Naples ne cache pas la mort, elle l’expose, l’exorcise comme pour l’apprivoiser. Dans la crypte de Santa maria ad Arco del purgatorio les morts font partie de la famille. Chacune à son petit carré, son rangement Ikea où elle conserve le crâne de mamie pimpé de perles et de couronnes sous des guirlandes en crépon orange et vert.

La vie à Naples est aussi souterraine. Le sol charrie toujours des amphores, et les galeries en tuf pour abriter les habitants des bombardements de 1945 tracent les formes d’une ville enterrée perdue dans le néant et l’oubli. Via san Gregorio in Armeno, la porte des Enfers, que l’on sorte ou que l’on entre, communique entre ces deux mondes, entre les morts et les vivants. Si Virgile chantait à propos d’Enée et ses camarades descendus voir la Sybille de Cumes « ibant obscuri sola sub nocta per umbras », il le dirait aujourd’hui de ces voyageurs qui pénètrent via dei tribunali, del Nilo, di san Biagio ai libriai et se perdent dans les entrailles de la ville enroulées, enfilées, éparpillées, étendues.

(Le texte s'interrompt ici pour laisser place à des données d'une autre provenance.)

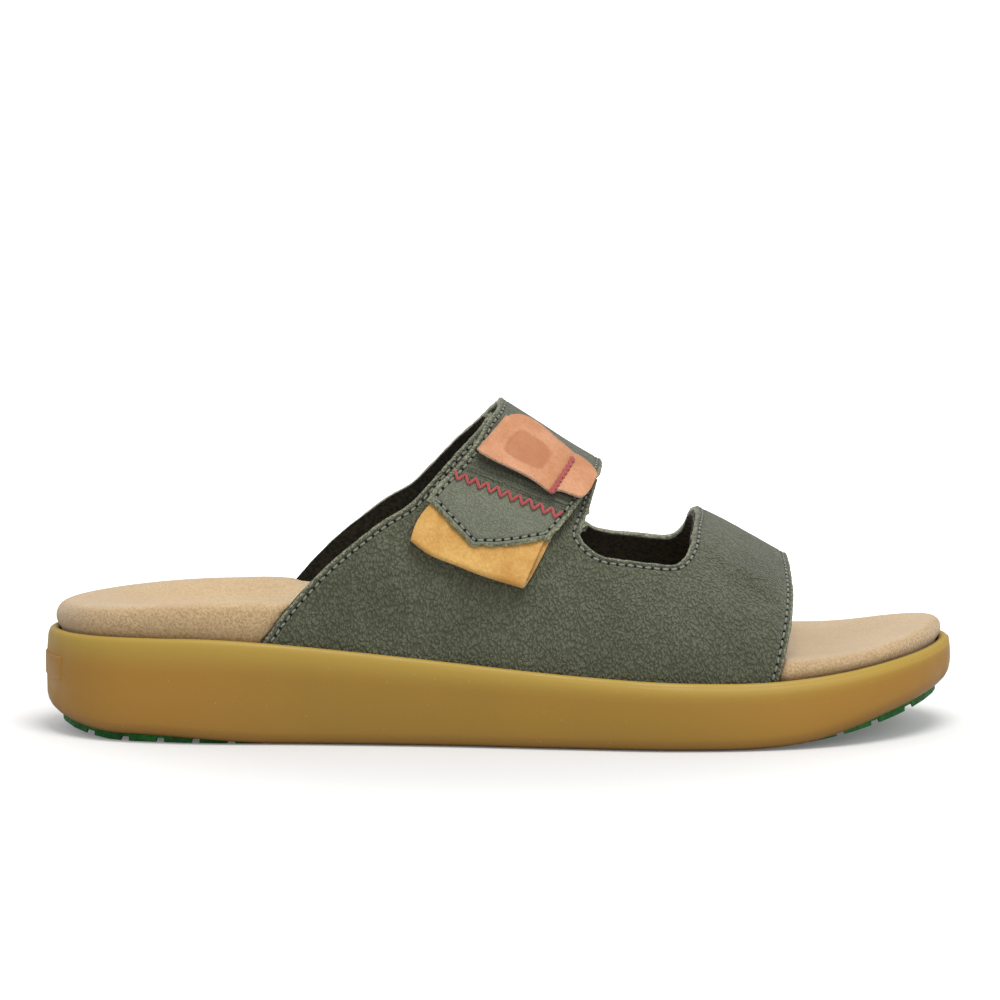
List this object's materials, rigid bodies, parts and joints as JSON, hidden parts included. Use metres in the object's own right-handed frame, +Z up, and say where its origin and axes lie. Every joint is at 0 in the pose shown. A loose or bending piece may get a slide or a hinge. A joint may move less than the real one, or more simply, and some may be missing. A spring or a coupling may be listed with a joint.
{
  "type": "slide sandal",
  "caption": "Open-toe slide sandal with a gum cup sole, suede footbed, one-piece nubuck upper and a hook-and-loop instep strap with a pull tab and label loop.",
  "frame": {"origin": "on the floor, below the middle of the sole's bounding box", "axes": "+X from heel to toe, +Y to the inner (medial) side of the foot, +Z up"},
  "size_m": [0.283, 0.102, 0.1035],
  "materials": {
    "tread": "matte green rubber",
    "gum": "satin amber gum rubber",
    "foam": "matt cork and foam",
    "suede": "napped suede",
    "nubuck": "pebbled nubuck with raw edges",
    "lining": "dark brushed textile",
    "tape": "hook and loop pile",
    "tip_leather": "smooth nubuck with raw edges",
    "tab_leather": "yellow nubuck",
    "label_leather": "smooth vegetable-tanned leather",
    "red_thread": "glossy bonded thread",
    "thread": "bonded thread"
  },
  "bodies": {
    "sandal": {"outsole_tread": "tread", "cup_midsole": "gum", "footbed_core": "foam", "footbed_cover": "suede", "upper_leather": "nubuck", "upper_lining": "lining", "loop_tape": "tape", "strap_base": "nubuck", "strap_base_thread": "thread", "rear_edge_thread_lateral": "thread", "rear_edge_thread_medial": "thread", "notch_edge_thread": "thread", "front_edge_thread": "thread"},
    "strap": {"strap_flap": "nubuck", "label_end": "label_leather", "zigzag_thread": "red_thread", "bartack_thread": "red_thread"},
    "tip": {"strap_tip": "tip_leather", "hook_tape": "tape", "pull_tab": "tab_leather"},
    "label": {"label_loop": "label_leather"}
  },
  "joints": [
    {"name": "strap_open", "type": "hinge", "parent": "sandal", "child": "strap", "pos_m": [0.0161, 0.002, 0.0933], "axis": [-0.8426, 0, 0.5385], "range_deg": [0, 130]},
    {"name": "tip_peel", "type": "hinge", "parent": "strap", "child": "tip", "pos_m": [0.0023, -0.0331, 0.07455], "axis": [-0.9319, 0.0758, 0.3546], "range_deg": [0, 70]},
    {"name": "label_lift", "type": "hinge", "parent": "strap", "child": "label", "pos_m": [0.0205, -0.021, 0.0852], "axis": [0.2758, 0.8764, 0.3947], "range_deg": [0, 50]}
  ]
}
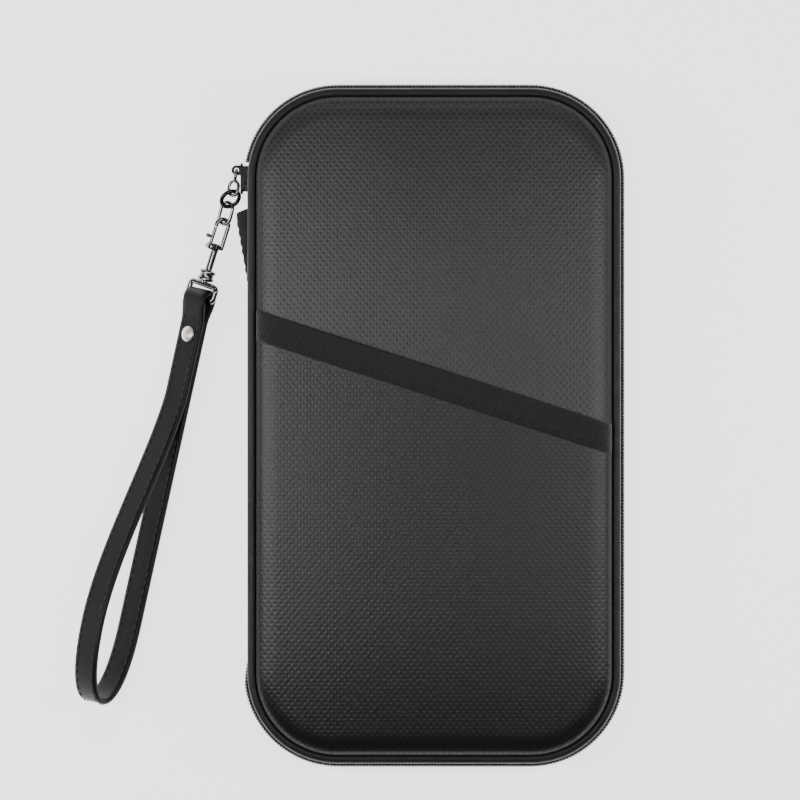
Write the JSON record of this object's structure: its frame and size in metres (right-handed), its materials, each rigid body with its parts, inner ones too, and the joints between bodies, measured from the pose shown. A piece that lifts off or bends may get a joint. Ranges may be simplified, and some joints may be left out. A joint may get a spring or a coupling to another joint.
{
  "type": "travel document organizer",
  "caption": "Slim zip-around travel document organizer with padded covers, a slanted outer slip pocket, inner pockets and a leather wrist strap on a snap hook.",
  "frame": {"origin": "centre of the flat outer face of the back cover, on which the closed case lies", "axes": "+Z out of the front cover, +Y towards the top edge, +X towards the long edge that opens"},
  "size_m": [0.1963, 0.2434, 0.0265],
  "materials": {
    "dark_weave": "padded textured fabric, near black",
    "grey_weave": "padded textured fabric, dark warm grey",
    "board": "grey-brown fibre board, hidden",
    "lining": "smooth woven lining, dark grey",
    "pocket_cloth": "woven pocket cloth, dark grey",
    "card_cloth": "woven card pocket cloth, dark grey",
    "piping": "smooth coated piping, dark grey",
    "tape": "black woven zipper tape",
    "coil": "black nylon coil",
    "webbing": "ribbed black webbing",
    "strap_leather": "smooth black leather, stitched edges",
    "nickel": "polished nickel plating",
    "rivet_metal": "polished pale nickel",
    "black_metal": "gloss black plated wire"
  },
  "bodies": {
    "back_half": {"back_panel": "dark_weave", "back_board": "board", "back_lining": "lining", "back_piping": "piping", "zipper_tape_back": "tape", "zipper_coil_back": "coil", "zipper_end_tab": "piping", "ticket_pocket": "pocket_cloth", "passport_pocket": "pocket_cloth"},
    "spine": {"spine_panel": "piping", "spine_lining": "lining"},
    "front_half": {"front_panel": "grey_weave", "front_board": "board", "front_lining": "lining", "front_piping": "piping", "zipper_tape_front": "tape", "zipper_coil_front": "coil", "front_pocket": "dark_weave", "pocket_webbing": "webbing", "note_pocket": "pocket_cloth", "card_slot_1": "card_cloth", "card_slot_2": "card_cloth", "card_slot_3": "card_cloth"},
    "slider": {"zipper_slider": "nickel"},
    "pull": {"zipper_pull": "nickel"},
    "ring": {"split_ring": "black_metal"},
    "link": {"oval_link": "nickel"},
    "hook": {"hook_body": "nickel", "gate_pin": "nickel"},
    "gate": {"hook_gate": "nickel"},
    "swivel": {"swivel_ring": "nickel"},
    "strap": {"wrist_strap": "strap_leather", "strap_rivet": "rivet_metal"}
  },
  "joints": [
    {"name": "cover_fold", "type": "hinge", "parent": "spine", "child": "front_half", "pos_m": [-0.0648, 0, 0.0195], "axis": [0, -1, 0], "range_deg": [0, 105]},
    {"name": "spine_fold", "type": "hinge", "parent": "back_half", "child": "spine", "pos_m": [-0.0648, 0, 0.0055], "axis": [0, -1, 0], "range_deg": [0, 25]},
    {"name": "slider_run", "type": "hinge", "parent": "back_half", "child": "slider", "pos_m": [-0.0343, 0.088, 0.0125], "axis": [0, 0, -1], "range_deg": [0, 90], "deforming": ["zipper_coil_back", "zipper_coil_front"]},
    {"name": "pull_swing", "type": "hinge", "parent": "slider", "child": "pull", "pos_m": [-0.0704, 0.091, 0.0125], "axis": [0, 0, -1], "range_deg": [0, 140]},
    {"name": "ring_swing", "type": "hinge", "parent": "pull", "child": "ring", "pos_m": [-0.07195, 0.08203, 0.0125], "axis": [-0.8565, 0.1478, -0.4945], "range_deg": [0, 15]},
    {"name": "link_swing", "type": "hinge", "parent": "ring", "child": "link", "pos_m": [-0.07372, 0.07812, 0.00897], "axis": [-0.8661, -0.0001, 0.4998], "range_deg": [0, 30]},
    {"name": "hook_swing", "type": "hinge", "parent": "link", "child": "hook", "pos_m": [-0.07539, 0.07202, 0.008], "axis": [-0.8261, 0.3001, -0.477], "range_deg": [0, 12]},
    {"name": "gate_swing", "type": "hinge", "parent": "hook", "child": "gate", "pos_m": [-0.08003, 0.06427, 0.00844], "axis": [-0.3747, 0.1739, -0.9107], "range_deg": [0, 16], "stiffness_Nm_per_rad": 0.00002, "springref_deg": -5.73},
    {"name": "swivel_turn", "type": "hinge", "parent": "hook", "child": "swivel", "pos_m": [-0.0806, 0.0555, 0.007], "axis": [-0.3006, -0.952, -0.0581], "continuous": true},
    {"name": "strap_swing", "type": "hinge", "parent": "swivel", "child": "strap", "pos_m": [-0.08378, 0.04546, 0.00638], "axis": [-0.7465, 0.1727, -0.6426], "range_deg": [0, 45]}
  ],
  "couplings": [
    {"joint": "spine_fold", "follows": "cover_fold", "ratio": 0.238}
  ]
}
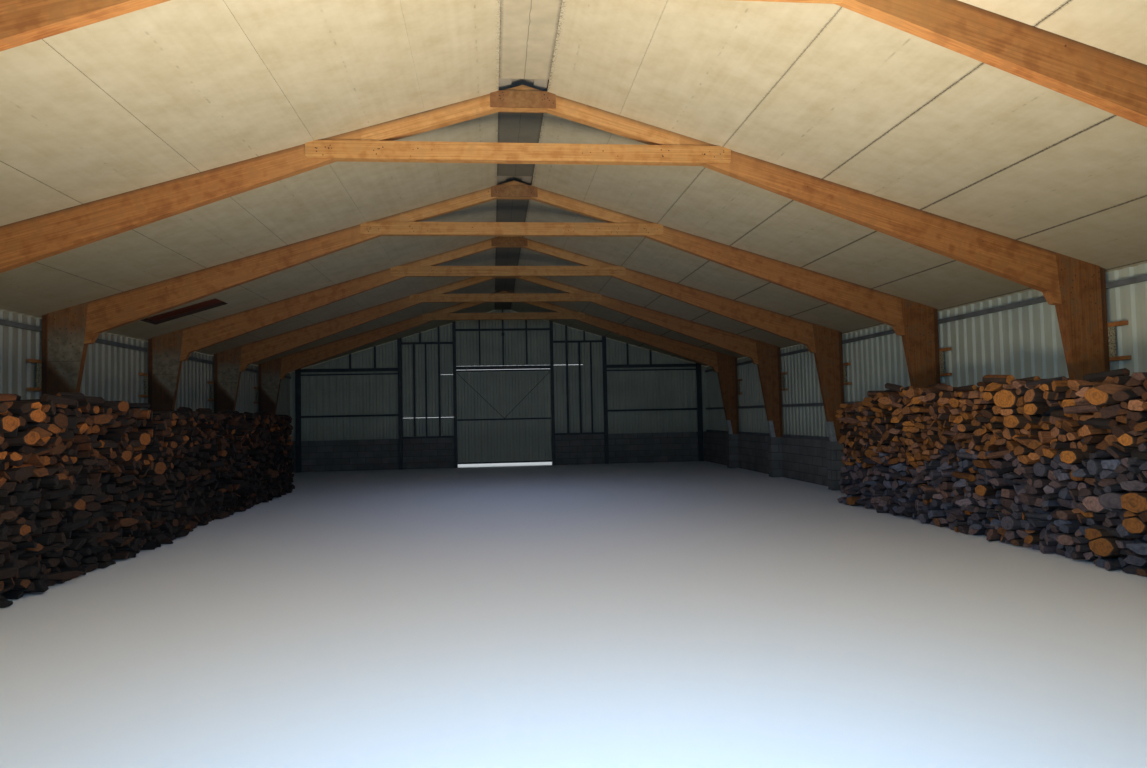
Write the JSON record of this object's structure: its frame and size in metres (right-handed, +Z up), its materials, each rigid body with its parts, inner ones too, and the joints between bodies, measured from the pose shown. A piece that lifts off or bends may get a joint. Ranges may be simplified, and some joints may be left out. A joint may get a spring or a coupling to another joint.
{
  "type": "timber portal-frame log store barn",
  "caption": "Long timber portal-frame barn with insulated roof, ribbed steel cladding on block walls, a sliding rear door and firewood stacked along both sides",
  "frame": {"origin": "on the floor, in the middle of the plan", "axes": "+X across the barn to the right as seen from the front doorway, +Y along the barn from the front doorway to the rear door, +Z up"},
  "size_m": [13.9222, 24.41, 5.2683],
  "materials": {
    "glued_timber": "planed, honey brown",
    "weathered_timber": "planed, nailed and weathered",
    "collar_timber": "planed, lighter brown",
    "galvanised_steel": "dull galvanised",
    "concrete_block": "matt bare concrete block",
    "wall_sheet": "coated ribbed steel, grey green",
    "dark_steel": "dark primer",
    "roof_board": "fibrous insulation board, cream",
    "roof_sheet": "coated ribbed steel, red brown",
    "ridge_grey": "grey board",
    "firewood": "rough split logs"
  },
  "bodies": {
    "barn": {"portal_0_legs": "weathered_timber", "portal_0_rafters": "glued_timber", "portal_0_ridge": "glued_timber", "portal_0_collar": "collar_timber", "portal_1_legs": "weathered_timber", "portal_1_rafters": "glued_timber", "portal_1_ridge": "glued_timber", "portal_1_collar": "collar_timber", "portal_2_legs": "weathered_timber", "portal_2_rafters": "glued_timber", "portal_2_ridge": "glued_timber", "portal_2_collar": "collar_timber", "portal_3_legs": "weathered_timber", "portal_3_rafters": "glued_timber", "portal_3_ridge": "glued_timber", "portal_3_collar": "collar_timber", "portal_4_legs": "weathered_timber", "portal_4_rafters": "glued_timber", "portal_4_ridge": "glued_timber", "portal_4_collar": "collar_timber", "portal_5_legs": "weathered_timber", "portal_5_rafters": "glued_timber", "portal_5_ridge": "glued_timber", "portal_5_collar": "collar_timber", "leg_shoes": "galvanised_steel", "left_dwarf_wall": "concrete_block", "left_wall_sheets": "wall_sheet", "left_wall_rails": "dark_steel", "left_roof_boards": "roof_board", "left_roof_sheets": "roof_sheet", "left_log_stack": "firewood", "right_dwarf_wall": "concrete_block", "right_wall_sheets": "wall_sheet", "right_wall_rails": "dark_steel", "right_roof_boards": "roof_board", "right_roof_sheets": "roof_sheet", "right_log_stack": "firewood", "ridge_strip": "ridge_grey", "ridge_cap": "roof_sheet", "rear_gable_posts": "dark_steel", "rear_gable_rails": "dark_steel", "rear_gable_studs": "dark_steel", "rear_dwarf_walls": "concrete_block", "rear_gable_sheets": "wall_sheet", "front_gable_posts": "dark_steel", "front_gable_rails": "dark_steel", "front_gable_studs": "dark_steel", "front_dwarf_walls": "concrete_block", "front_gable_sheets": "wall_sheet", "door_track": "dark_steel"},
    "sliding_door": {"door_frame": "dark_steel", "door_sheets": "wall_sheet", "door_hangers": "dark_steel"}
  },
  "joints": [
    {"name": "door_slide", "type": "slide", "parent": "barn", "child": "sliding_door", "axis": [-1, 0, 0], "range_m": [0, 3.1]}
  ]
}
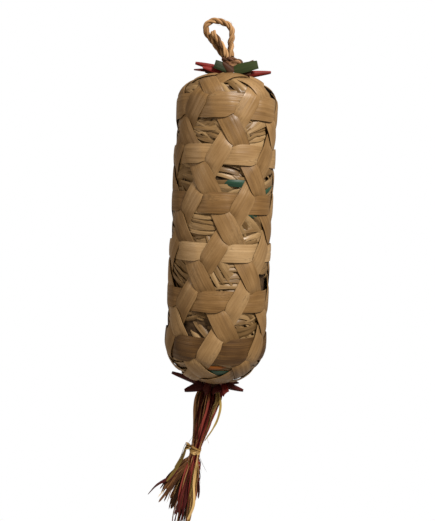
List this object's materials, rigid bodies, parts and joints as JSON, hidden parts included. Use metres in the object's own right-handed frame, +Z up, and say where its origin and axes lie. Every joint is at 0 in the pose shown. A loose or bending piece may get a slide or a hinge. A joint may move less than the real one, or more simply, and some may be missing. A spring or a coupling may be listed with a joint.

Les édifices lourds, les palais imposants, les églises massives s’élancent, s’imbriquent les uns sur les autres comme des lego sans que jamais l’on ne sache d’où ils partent et où ils s’arrêtent ; les rues étroites laissent peu passer la lumière ; le ciel bas et lourd pèse ; les cours aux escaliers labyrinthiques sont des cavernes ; les demeures aux contours gris et aux murs couleur sang de bœuf ou jaune d’œuf menacent ruine ; le sol fait de blocs noirs et crasseux est jonché d’ordures. Les Napolitains, peuple bavard et d’affables fourmilles, avancent obscurs dans une sarabande d’ennuis quand une mobylette vrombit, remet dans les veines et le cœur de l’énergie et de l’effroi. Et puis d’un coup, la grâce. Miracolo ! Miracolo ! Miracolo ! Confits dans les boyaux de la ville, le ciel s’ouvre sur la certosa di san Martino comme la cime d’une montagne. La joie triomphe. Au-dessus Vomero et Chiaia s’élancent. Le lungomare flirte avec le degré zéro de l’eau, le corso Emmanuele avec le ciel. La baie s’étend. Au coucher du soleil, le Vésuve prend des touches de grenat, de carmin et de bordeaux dans un camaïeu subtil. Déjà Capri est toute couchée dans l’indigo d’un ciel de soie. Les luxueux palais forment une grande ronde. Ils sommeillent dans une tisane rose et parme.

Goethe, oui, avait raison. Rien qu’à l’idée que l’on puisse quitter la ville, un mal arrive, comme un pincement au cœur.